Anybody that would come to the hospital to visit me was berated with all of these videos of adaptive athletes, shredding on adaptive mountain bikes. And I would tell folks, “That’s going to be me in less than a year. I’m gonna be back out there.” I had no idea how I was gonna get there or what that would look like, but I knew that’s what I wanted to do.
I thought, OK, well I know of a few adaptive athletes, and it’s time for me to start to figure out what my life is gonna look like after. I knew that there was gonna be a life for me in the outdoors and hopefully mountain biking.
The experience of learning how to mountain bike again has been very interesting, fun, and rewarding in so many ways. When I first got my bike, there was just this initial excitement that came along with it. Then I suddenly realized, Oh, I’m gonna have to learn how to ride this.
One of the things for me that’s been really important has been that natural, safe progression of skills. I’m having to remember that although it is mountain biking and although I might be visiting the same locations and trails, I have a different body. I have a different lived experience at this point. And I have different equipment. Being really patient with myself has been really important throughout this process. Really just reminding myself that this is my first season as an adaptive athlete. My first season using this new piece of equipment.
It’s my first mountain bike season after my spinal cord injury and my accident. Taking that step back has allowed me to really still feel confident even in those moments of extreme uncertainty and being uncomfortable as I approach these features and trails.

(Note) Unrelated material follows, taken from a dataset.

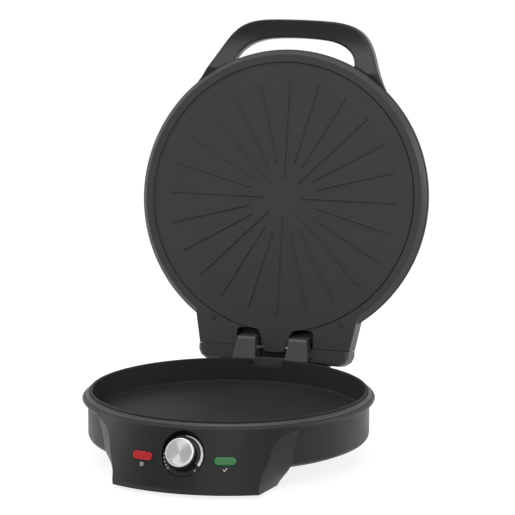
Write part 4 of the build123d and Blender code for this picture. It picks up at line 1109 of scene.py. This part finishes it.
@dataclass
class Studio:
    """White sweep, soft lamps and the camera.

    Attributes:
        aim: Point that the camera looks at.
        lit: Point that the lamps face.
        azimuth: Degrees to the right of the front.
        elevation: Degrees above the horizon.
        distance: From the aim to the camera.
        lens: Focal length, in millimetres.
        sensor: Width of the sensor, in millimetres.
        clip: Nearest and farthest distance that the camera sees.
        world_light: Strength of the world for diffuse light.
        front_dim: Brightness of the unlit room behind the camera, as reflections see it.
        front_edge: Y of the directions at which that room ends and at which the white begins.
        floor_size: Half the side of the square sweep.
        paper: Grey of the sweep as it lights the cooker.
        shade: Grey of the sweep that shows the shadow to the camera.
        floor_glow: Light that keeps the sweep white round that shadow.
    """

    aim: tuple[float, float, float] = (0.03308, -0.056, 0.228)
    lit: tuple[float, float, float] = (0.0, -0.03, 0.18)
    azimuth: float = 16.37
    elevation: float = 11.34
    distance: float = 4.1145
    lens: float = 263.54
    sensor: float = 36.0
    clip: Point = (0.1, 60.0)
    world_light: float = 0.55
    front_dim: float = 0.45
    front_edge: Point = (-0.75, -0.15)
    floor_size: float = 6.0
    paper: float = 0.8
    shade: float = 0.3
    floor_glow: float = 0.84

    def camera(self) -> None:
        """Place the camera where the photograph was taken from."""
        turn, rise = math.radians(self.azimuth), math.radians(self.elevation)
        back = Vector((math.sin(turn) * math.cos(rise), -math.cos(turn) * math.cos(rise), math.sin(rise)))
        data = bpy.data.cameras.new("camera")
        data.sensor_width, data.lens = self.sensor, self.lens
        data.clip_start, data.clip_end = self.clip
        made = linked("camera", data)
        made.rotation_mode = "QUATERNION"
        made.location = Vector(self.aim) + back * self.distance
        made.rotation_quaternion = (-back).to_track_quat("-Z", "Y")
        bpy.context.scene.camera = made

    def seen_plainly(self, tree: Tree) -> Socket:
        """One where the camera, a reflection or clear plastic sees the surroundings.

        Args:
            tree: The node tree it goes in.

        Returns:
            The mask's output socket.
        """
        path = add_node(tree, "ShaderNodeLightPath").outputs
        shiny = add_node(tree, "ShaderNodeMath", {0: path["Is Glossy Ray"], 1: path["Is Transmission Ray"]},
                         operation="MAXIMUM")
        return add_node(tree, "ShaderNodeMath", {0: path["Is Camera Ray"], 1: shiny.outputs["Value"]},
                        operation="MAXIMUM").outputs["Value"]

    def world(self) -> None:
        """White surroundings for the eye and for reflections, soft grey light for matt surfaces."""
        world = bpy.data.worlds.new("studio")
        bpy.context.scene.world = world
        tree = fresh_tree(world)
        start, end = self.front_edge
        way = add_node(tree, "ShaderNodeTexCoord").outputs["Generated"]
        parts = add_node(tree, "ShaderNodeSeparateXYZ", {"Vector": way})
        behind = add_node(tree, "ShaderNodeMapRange",
                          {"Value": parts.outputs["Y"], "From Min": start, "From Max": end,
                           "To Min": self.front_dim, "To Max": 1.0}, interpolation_type="SMOOTHSTEP")
        path = add_node(tree, "ShaderNodeLightPath").outputs
        mirrored = add_node(tree, "ShaderNodeMath", {0: behind.outputs["Result"], 1: path["Is Camera Ray"]},
                            operation="MAXIMUM")
        level = add_node(tree, "ShaderNodeMix",
                         {0: self.seen_plainly(tree), 2: self.world_light, 3: mirrored.outputs["Value"]},
                         data_type="FLOAT")
        light = add_node(tree, "ShaderNodeBackground", {"Color": WHITE, "Strength": level.outputs[0]})
        add_node(tree, "ShaderNodeOutputWorld", {"Surface": light.outputs["Background"]})

    def floor(self) -> None:
        """White sweep that keeps a faint shadow of the cooker."""
        built = bmesh.new()
        bmesh.ops.create_grid(built, x_segments=2, y_segments=2, size=self.floor_size)
        mesh = bpy.data.meshes.new("floor")
        built.to_mesh(mesh)
        built.free()
        made = linked("floor", mesh)
        material = bpy.data.materials.new("white_sweep")
        tree = fresh_tree(material)
        paper = add_node(tree, "ShaderNodeBsdfDiffuse", {"Color": scaled(WHITE, self.paper)})
        thin = add_node(tree, "ShaderNodeBsdfDiffuse", {"Color": scaled(WHITE, self.shade)})
        glow = add_node(tree, "ShaderNodeEmission", {"Color": WHITE, "Strength": self.floor_glow})
        both = add_node(tree, "ShaderNodeAddShader", {0: thin.outputs["BSDF"], 1: glow.outputs["Emission"]})
        mix = add_node(tree, "ShaderNodeMixShader",
                       {0: self.seen_plainly(tree), 1: paper.outputs["BSDF"], 2: both.outputs["Shader"]})
        add_node(tree, "ShaderNodeOutputMaterial", {"Surface": mix.outputs["Shader"]})
        mesh.materials.append(material)

    def lamp(self, name: str, place: Sequence[float], size: Point, power: float) -> None:
        """Hang a soft rectangular lamp that faces the cooker.

        Args:
            name: Its name.
            place: Where it hangs.
            size: Its width and height.
            power: Its power in watts.
        """
        data = bpy.data.lights.new(name, "AREA")
        data.shape, data.size, data.size_y, data.energy = "RECTANGLE", size[0], size[1], power
        made = linked(name, data)
        made.location = place
        made.rotation_mode = "QUATERNION"
        made.rotation_quaternion = (Vector(self.lit) - Vector(place)).to_track_quat("-Z", "Y")

    def build(self) -> None:
        """Set up the whole studio."""
        self.world()
        self.floor()
        self.lamp("top_softbox", (0.0, -0.25, 2.0), (1.6, 1.2), 12.0)
        self.lamp("left_strip", (-1.7, -0.3, 0.7), (0.5, 1.4), 6.5)
        self.lamp("right_strip", (1.8, 0.5, 0.8), (0.5, 1.4), 9.0)
        self.lamp("front_fill", (0.5, -2.4, 1.5), (1.4, 1.0), 14.0)
        self.camera()
        bpy.context.scene.view_settings.view_transform = "Standard"


def main() -> None:
    """Build and dress every sub-assembly in order."""
    logging.basicConfig(level=logging.INFO, format="%(message)s")
    Casing().dress()
    panel = ControlPanel()
    panel.build()
    panel.dress()
    knob = Knob()
    knob.build()
    knob.dress()
    Lid().dress()
    Handle().build()
    Heating().dress()
    Studio().build()


if __name__ == "__main__":
    main()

Each day there’s gonna be tons of issues and complications. But, focusing on what I’m able to do in a specific moment and being present has helped me navigate all of the things that are associated with acquiring a disability. For instance, putting pants on used to be something that took less than 30 seconds, and now it can take ten minutes depending on what kind of pants I’m putting on. So as I’m engaging in that particular task, especially tasks that are really challenging, I’m just trying to stay in the moment and trying not to think about how frustrating the task is or how so much has changed, and how maybe I wish it could be different. Instead, I’m really just trying to give attention to the task.
Every single day you have the opportunity to choose to accept your situation and the reality of it or not. Some days that acceptance is going to be easier than others. Some days it’s really a struggle. That’s where being present and accepting on a minute-by-minute basis comes in. I really do think it is a choice in a lot of ways. Coming to terms with my accident, for me in particular, has been really critical in allowing me to get back outdoors and reenter mountain biking as an adaptive athlete.